History
The Brera Botanical Garden is a romantic green oasis in the heart of Milan, located in the complex of the famous Palazzo Brera. It was a place for meditation and cultivation for the Humiliati monks as far back as the 14th century and for the Jesuits of Brera from the 16th century.
In 1774-1775 it was established as the Brera Botanical Garden, at the behest of Maria Theresa of Austria, and therefore celebrates, in 2025, its 250 years of history as a scientific institution.
The Garden has a long tradition in medicinal species for advanced training in pharmacy and medicine, extended over time to other disciplinary areas. In 1935 it was annexed to the University of Milan, which still manages it today and has made it a recognized museum with over 280,000 admissions every year. Since 2023, it has also associated the Herbarium Universitatis Mediolanensis, which has a rich heritage of historic herbaria, botanical wallcharts, xylotheques, ...

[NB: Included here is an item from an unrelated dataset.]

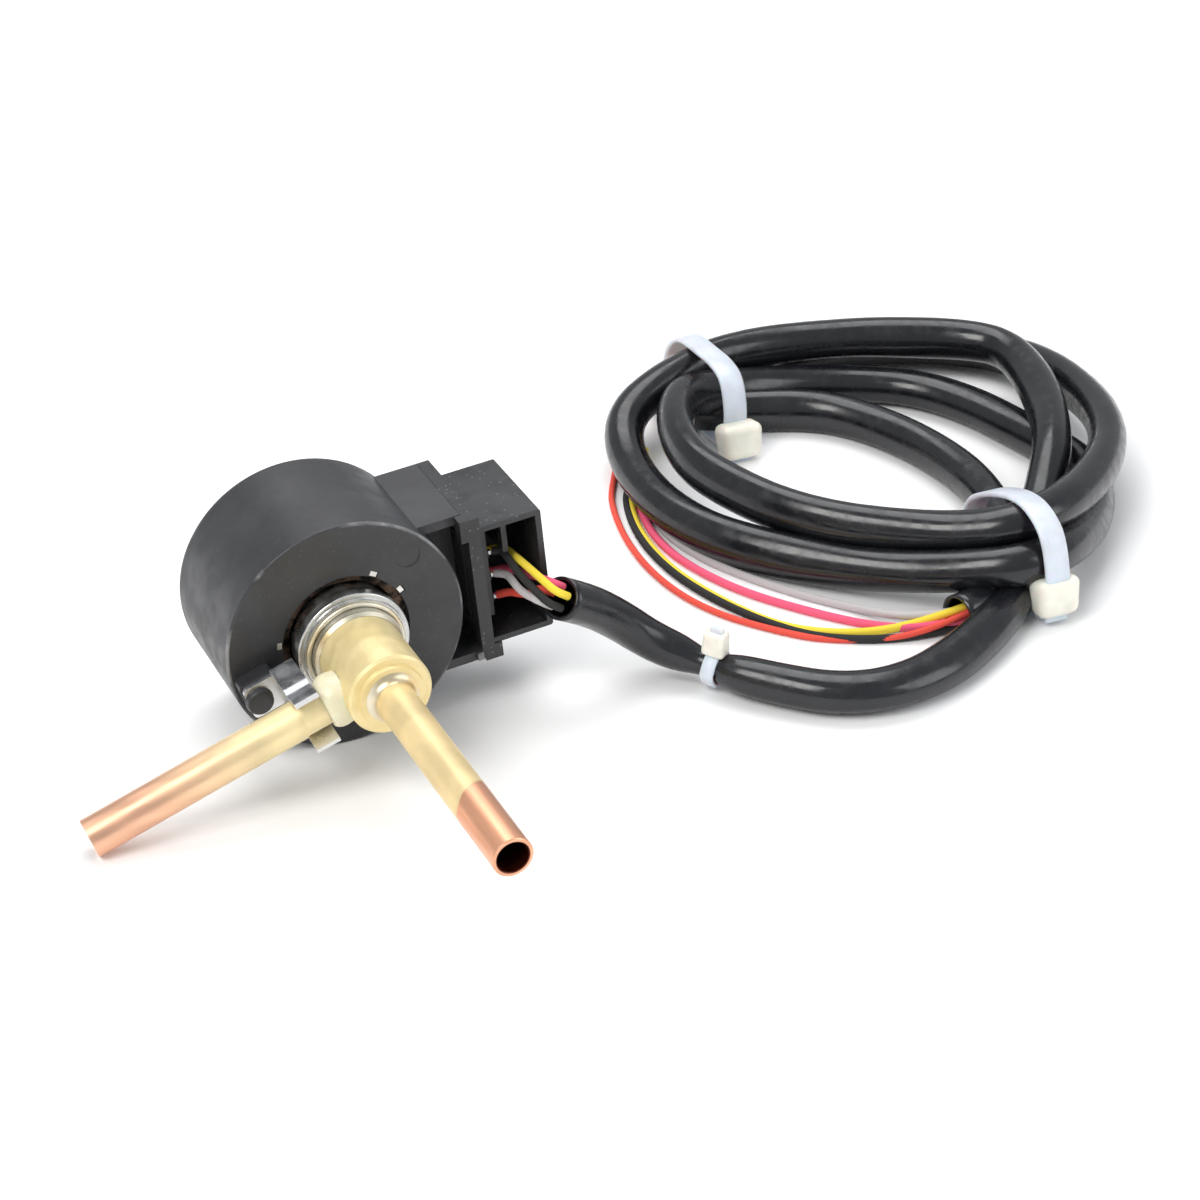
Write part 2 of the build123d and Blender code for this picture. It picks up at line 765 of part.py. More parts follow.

The Brera Botanical Garden reveals to the visitor its character as a historic garden, with its peculiar eighteenth-century layout, defined by a linear system of dense, long and narrow flowerbeds, two suggestive elliptical ponds and an arboretum.
The collections are among the richest in species of our flora and medicinal species from various families. Prominent use (food plants, textile and paper plants, dyeing plants) or particular environments (Mediterranean plants, arid, humid environments, ...) collections are also represented. The Garden preserves also rare species or species to be conserved for the protection of biodiversity, in particular Lombard indigenous plants. Among the large trees, the patriarchs stand out, two Ginkgo biloba that are two and a half centuries old, the symbol of the garden.
The Botanical Garden is a living open-air museum, which offers the public a constantly evolving aspect and a rich program of educational activities and events.